The Department of Health in the UK has agreed to fund a national programme to improve the availability of a groundbreaking transplant treatment for diabetes, which involves the use of islet cells from the pancreas.
It comes after clinical trials of an injection of the insulin creating cells taken from a donor have shown a great success.
Over a dozen patients with unstable type 1 diabetes underwent transplants of pancreas cells during the trials. Some of them were completely 'cured' of the condition and no longer required to take insulin, while some improved so much that they stopped having life-threatening seizures.
Type 1 diabetes can be caused by an infection or a defect in the immune system that causes the body to destroy its own insulin producing cells in the pancreas, and patients suffering from it need to inject themselves with the hormone daily.
It is different from type 2 diabetes that is mostly triggered by obesity, and can often be controlled with diet.
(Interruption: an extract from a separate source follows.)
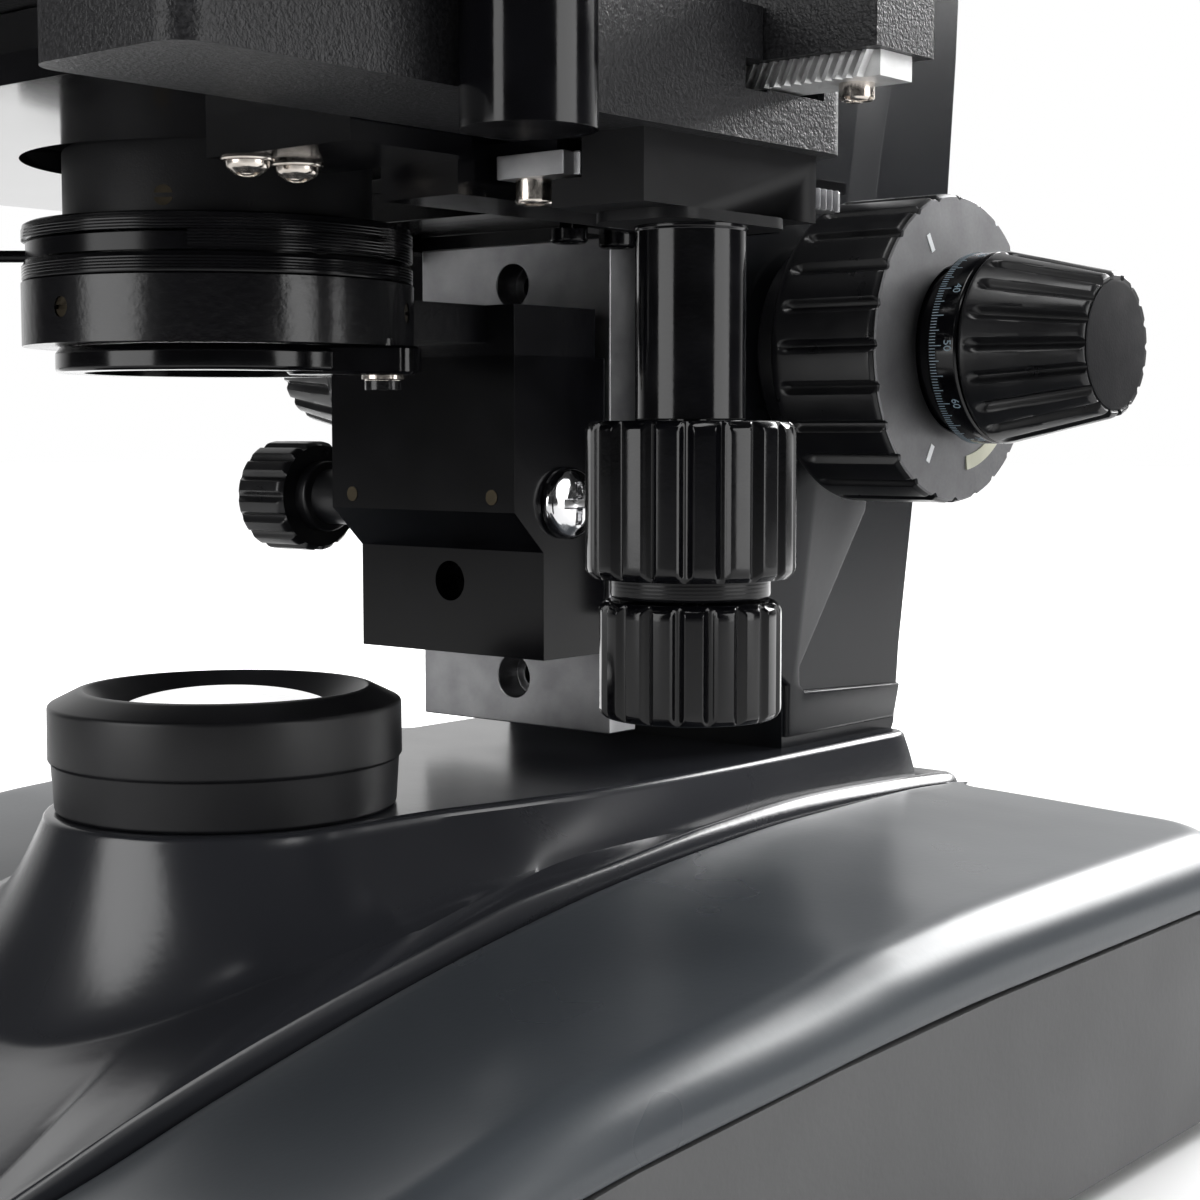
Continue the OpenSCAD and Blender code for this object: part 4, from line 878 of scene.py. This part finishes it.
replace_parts(turned("filter_ring_turned", filter_path, LIGHT_AXIS, "filter_swing", "gloss_black",
                   loop=True), "filter_holder")
prism("filter_lug", LUG, 126.0, 130.1, LIGHT_AXIS, "filter_swing", "gloss_black", 0.4)
pan = rounded([(0, 123.85), (1.6, 123.85, 0.4), (2.6, 124.6, 0.6), (2.65, 125.2, 0.1), (3.1, 125.35),
               (3.1, 125.9), (0, 125.9)])
turned("filter_pivot_screw", pan, upright(26.5, 8), "condenser", "warm_chrome")

knob_path = fine(rounded([(0, -49.9), (9.0, -49.9, 0.4), (10, -49.0, 0.6), (10, -38.4, 0.6),
                          (9.2, -37.6, 0.3)]), 0.6)
knob_path += rounded([(6.4, -37.6), (6.4, -35.2, 0.4), (5, -34.8), (5, -21.6), (2.9, -21.6), (2.9, -2.8),
                      (5, -2.8), (5, 2.8), (2.9, 2.8), (2.9, 21.3), (0, 21.3)])
knob_cut = toothed(18, 4.0, -2.9, 2.9, grooves(16, 1.1, 0.9, (-70, -38), 10))
PINION = crosswise(54.3, 106)
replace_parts(turned("condenser_knob_moulded", knob_path, PINION, "condenser_pinion", "matt_black",
                   cut=knob_cut, angles=groove_angles(16, 1.1, 10)), "condenser_knob")


def crossed(width, length, depth, top):
    """Sinks a cross slot into the end of a lathe piece."""
    def cut(r, h, a):
        u, v = abs(r * math.cos(math.radians(a))), abs(r * math.sin(math.radians(a)))
        if h > top and min(u, v) < width and max(u, v) < length:
            return r, h - depth
        return r, h
    return cut


cap_path = fine(rounded([(0, 21.45), (5.9, 21.45), (6.0, 22.3, 0.3), (5.6, 23.3, 0.8), (3.6, 24.35, 1.2),
                         (0, 24.55)]), 0.25)
turned("condenser_cap", cap_path, PINION, "condenser_pinion", "chrome", cut=crossed(0.75, 3.4, 0.9, 23.2),
       angles=[2 * k for k in range(180)])

# screws under the stage
PAN_X = 41.6
for k, y in enumerate((-30.0, -21.7)):
    head = fine(rounded([(0, 149.85), (1.5, 149.95, 0.4), (2.7, 150.9, 0.8), (2.8, 151.7),
                         (0, 151.75)]), 0.25)
    turned("stage_pan_screw_%d" % k, [(r, -h) for r, h in head], downward(PAN_X, y), "stage_lift",
           "warm_chrome", cut=crossed(0.3, 1.7, 0.8, -151.2), angles=[3 * a for a in range(120)])
    washer = rounded([(2.0, 151.75), (3.3, 151.75, 0.1), (3.4, 152.0), (3.3, 152.35), (2.0, 152.35)])
    turned("stage_washer_%d" % k, washer, upright(PAN_X, y), "stage_lift", "warm_chrome",
           loop=True)


def socket_head(r, low, high):
    """A cap screw's head, seen from below, with its socket."""
    return rounded([(0, low + 1.8), (r * 0.5, low + 1.8), (r * 0.52, low + 0.1), (r * 0.85, low, 0.2),
                    (r, low + 0.4, 0.2), (r, high), (0, high)])


HEAD_TOP = 149.95
first = turned("rack_cap_screw", socket_head(2.5, 146.8, HEAD_TOP), upright(66, -3), "stage_lift",
               "warm_chrome")
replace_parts(first, "stage_screws")
for k, (x, y) in enumerate(((-26, 50), (26, 50), (-26, 62), (26, 62))):
    turned("bracket_screw_%d" % k, socket_head(3.0, 147.7, HEAD_TOP), upright(x, y), "stage_lift",
           "black_anodised")

# slanted rack under the X bar
RACK_PITCH = math.pi * 0.5
RACK_START, RACK_END, RACK_PLAIN = 6.0, 104, 2.2  # along X; no tooth starts in the plain end
RACK_TIP, RACK_ROOT, RACK_BACK = 17.9, 19.0, 26.4  # along Y


def rack_outline(lean):
    """Plan outline of the X rack with its teeth to the front, leaning along X."""
    front = []
    x = RACK_START
    while x < RACK_END - RACK_PLAIN:
        for dx, y in ((0, RACK_ROOT), (0.3, RACK_TIP), (0.95, RACK_TIP), (1.25, RACK_ROOT)):
            front.append((min(x + dx + lean, RACK_END - 0.1), y))
        x += RACK_PITCH
    return front + [(RACK_END, RACK_ROOT), (RACK_END, RACK_BACK), (RACK_START, RACK_BACK)]


rack_loops = [[(x, y, z) for x, y in rack_outline(lean)] for z, lean in ((162.05, 0), (165.25, 1.5))]
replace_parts(swept("x_rack_toothed", rack_loops, "stage_x", "bright_steel", sharp=20),
            "x_rack")
cheese = rounded([(0, 159.85), (2.0, 159.85, 0.2), (2.3, 160.2), (2.3, 162.05), (0, 162.05)])
turned("rack_cheese_screw", [(r, -h) for r, h in fine(cheese, 0.3)], downward(98, 22.9), "stage_x",
       "warm_chrome", cut=crossed(0.35, 9, 0.7, -160.1))

# raised panels and plugs on both sides of the arm
PANEL = [(100.6, 63), (100.6, 72.3), (80.6, 86.3), (80.6, 259), (120, 259), (131, 257), (135.4, 250),
         (135.6, 210), (133.9, 185.1), (130.4, 172), (128.3, 161.8), (127.2, 140), (126.6, 115),
         (125.6, 103), (104.3, 75.3), (104.4, 72.6), (106, 71), (138, 69.5), (136.6, 64.5), (135.8, 63)]
for side, hand in ((1, "right"), (-1, "left")):
    loops = []
    for inset, depth in ((0, 32.6), (0, 33.5), (0.35, 34.0), (0.8, 34.1)):
        trimmed = []
        for i, p in enumerate(PANEL):
            before = Vector(PANEL[i - 1]) - Vector(p)
            after = Vector(PANEL[(i + 1) % len(PANEL)]) - Vector(p)
            along = before.normalized() - after.normalized()
            normal = Vector((along.y, -along.x)).normalized()
            trimmed.append((side * depth, p[0] - normal.x * inset, p[1] - normal.y * inset))
        loops.append(trimmed)
    swept("arm_panel_" + hand, loops, "stand", "black_paint", sharp=45)
    plug = rounded([(0, 31.6), (3.3, 31.6), (3.35, 32.7, 0.3), (0.0, 33.0)])
    turned("arm_plug_" + hand, plug, crosswise(120, 180.5, side), "stand", "plug_grey")

# ---------- CAD nodes that keep their own shape ----------

BEVELS = {"arm_casting": 1.6, "stage_moving_plate": 0.8, "head_body": 2.0, "x_bar": 0.5, "base_casting": 0.8,
          "stage_fixed_plate": 0.6, "control_housing": 0.7, "nosepiece_mount": 1.0, "condenser_block": 0.35}
SMALL_BEVEL = 0.25
NODE_LOOKS = {"condenser_carrier": "cast_black", "condenser_screws": "dull_brass",
              "focus_bushes": "turned_black", "condenser_lens": "glass",
              "stage_fixed_plate": "satin_black", "control_housing": "housing_black"}
for name in sorted(name for name, obj in NODES.items() if not obj.hide_render):
    dress(NODES[name], NODE_LOOKS.get(name, SLOT_OF[name]))
    soften(NODES[name], BEVELS.get(name, SMALL_BEVEL) * MM)


# ---------- camera, floor and light ----------

CAMERA_PLACE = (0.2481, -0.2070, 0.118)
CAMERA_PITCH, CAMERA_TURN = 4.63, 40  # degrees down from level, and to the left of +Y
VIEW_WAY = (-0.643, 0.766, 0)  # level direction of that turn
FLOOR_HALF = 6.0
GLOW_CONE = 0.75  # cosine at the edge of the cone behind the object where the floor glows
MIDDLE = (0, 0.02, 0.1)
ROOM_GLOW = 0.04  # the dark room that reflections see, beside the white backdrop
BACKDROP_EDGE, BACKDROP_FULL = 0.45, 0.80  # cosines from VIEW_WAY where it starts and is full


def softbox(name, place, target, size, watts, shape=(1, 1)):
    """A rectangular area light at place, facing target, hidden from the camera."""
    light = bpy.data.lights.new(name, "AREA")
    light.shape = "RECTANGLE"
    light.size = size * shape[0]
    light.size_y = size * shape[1]
    light.energy = watts
    obj = linked(name, light)
    obj.location = place
    obj.rotation_euler = (Vector(target) - Vector(place)).to_track_quat("-Z", "Y").to_euler()
    obj.visible_camera = False


camera = linked("camera", bpy.data.cameras.new("camera"))
camera.location = CAMERA_PLACE
camera.rotation_euler = (math.radians(90 - CAMERA_PITCH), 0, math.radians(CAMERA_TURN))
camera.data.lens = 63
camera.data.sensor_width = 36
camera.data.clip_start = 0.01
bpy.context.scene.camera = camera

floor_mesh = bpy.data.meshes.new("floor")
floor_corners = [(x * FLOOR_HALF, y * FLOOR_HALF, 0) for x, y in ((-1, -1), (1, -1), (1, 1), (-1, 1))]
floor_mesh.from_pydata(floor_corners, [], [(0, 1, 2, 3)])
floor = linked("floor", floor_mesh)
floor_look = Shade("floor", roughness=0.8)
floor_look.colour(floor_look.noise(0.8, 2), (0.80, 0.80, 0.80), (0.84, 0.84, 0.84))
# the floor glows only behind the object, inside a cone about the direction the camera looks in
away = floor_look.node("ShaderNodeVectorMath", operation="DOT_PRODUCT")
floor_look.link(floor_look.place, away.inputs[0])
away.inputs[1].default_value = VIEW_WAY
reach = floor_look.node("ShaderNodeVectorMath", operation="LENGTH")
floor_look.link(floor_look.place, reach.inputs[0])
inside = floor_look.node("ShaderNodeMath", operation="MULTIPLY_ADD")
floor_look.link(reach.outputs["Value"], inside.inputs[0])
inside.inputs[1].default_value = -GLOW_CONE
floor_look.link(away.outputs["Value"], inside.inputs[2])
floor_glow = floor_look.ramp(inside.outputs["Value"], [(0.02, 0.0), (0.10, 1.0)])
floor_look.link(floor_glow, floor_look.shader.inputs["Emission Strength"])
floor_look.shader.inputs["Emission Color"].default_value = WHITE
floor_mesh.materials.append(floor_look.material)

softbox("rim", (0.24, 1.43, 0.80), (0.05, 0, 0.05), 1.0, 31, (1.0, 0.6))
softbox("right", (1.26, 0.34, 0.40), MIDDLE, 1.0, 10, (0.85, 1.1))
softbox("left", (-0.32, -1.26, 0.40), MIDDLE, 1.0, 10, (0.85, 1.1))
softbox("top", (0.1, -0.2, 1.5), MIDDLE, 0.8, 9)

# the camera sees plain white; reflections see a dark room with a white backdrop behind the object
world = bpy.data.worlds.new("studio")
bpy.context.scene.world = world
world.use_nodes = True
tree = world.node_tree
background = tree.nodes["Background"]
background.inputs["Color"].default_value = WHITE
toward = tree.nodes.new("ShaderNodeVectorMath")
toward.operation = "DOT_PRODUCT"
toward.inputs[1].default_value = VIEW_WAY
tree.links.new(tree.nodes.new("ShaderNodeTexCoord").outputs["Generated"], toward.inputs[0])
backdrop = tree.nodes.new("ShaderNodeMapRange")
backdrop.inputs["From Min"].default_value = BACKDROP_EDGE
backdrop.inputs["From Max"].default_value = BACKDROP_FULL
backdrop.inputs["To Min"].default_value = ROOM_GLOW
backdrop.inputs["To Max"].default_value = 1.0
tree.links.new(toward.outputs["Value"], backdrop.inputs["Value"])
tree.links.new(backdrop.outputs["Result"], background.inputs["Strength"])
seen = tree.nodes.new("ShaderNodeBackground")
seen.inputs["Color"].default_value = WHITE
seen.inputs["Strength"].default_value = 1.0
blend = tree.nodes.new("ShaderNodeMixShader")
path = tree.nodes.new("ShaderNodeLightPath")
tree.links.new(path.outputs["Is Camera Ray"], blend.inputs["Fac"])
tree.links.new(background.outputs[0], blend.inputs[1])
tree.links.new(seen.outputs[0], blend.inputs[2])
tree.links.new(blend.outputs[0], tree.nodes["World Output"].inputs["Surface"])
bpy.context.scene.view_settings.view_transform = "Standard"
"The funding from the Department of Health is excellent news for people with life threatening diabetes. These patients live with a daily fear of having a dangerous hypo attack and this treatment will offer them the chance to have a normal life again," the Telegraph quoted Paul Johnson, Director of Oxford Islet Transplant Programme based at the Churchill Hospital and Oxford University, as saying.
"The ultimate aim is to eventually be able to reverse diabetes in children soon after diagnosis preventing them from getting these life threatening complications but further research is needed first," he added.
Researchers at Oxford, King's College Hospital and the Royal Free in London will isolate and harvest the cells from the donor organs. The transplants will be offered to around 20 patients in the first year, and more after that.
For the transplant, the islet cells are taken from the pancreas of a dead organ donor, and grown in the laboratory for two days. To have a successful transplant, more than 300,000 cells are needed, and patients can have maximum of two transplants.
The cells are injected into the liver where they start producing insulin.
In the longer term, it is hoped that cells may be taken from living donors, created from stem cells, or harvested from genetically modified pigs.
Only most serious cases will be considered for transplants because patients will have to take immunosurpressant drugs for the rest of their lives, which can increase the risk of infections and even cancer.
The Department of Health will invest up to 2.34 million pounds in islet transplant services in the first year, increasing to 7.32 million pounds a year.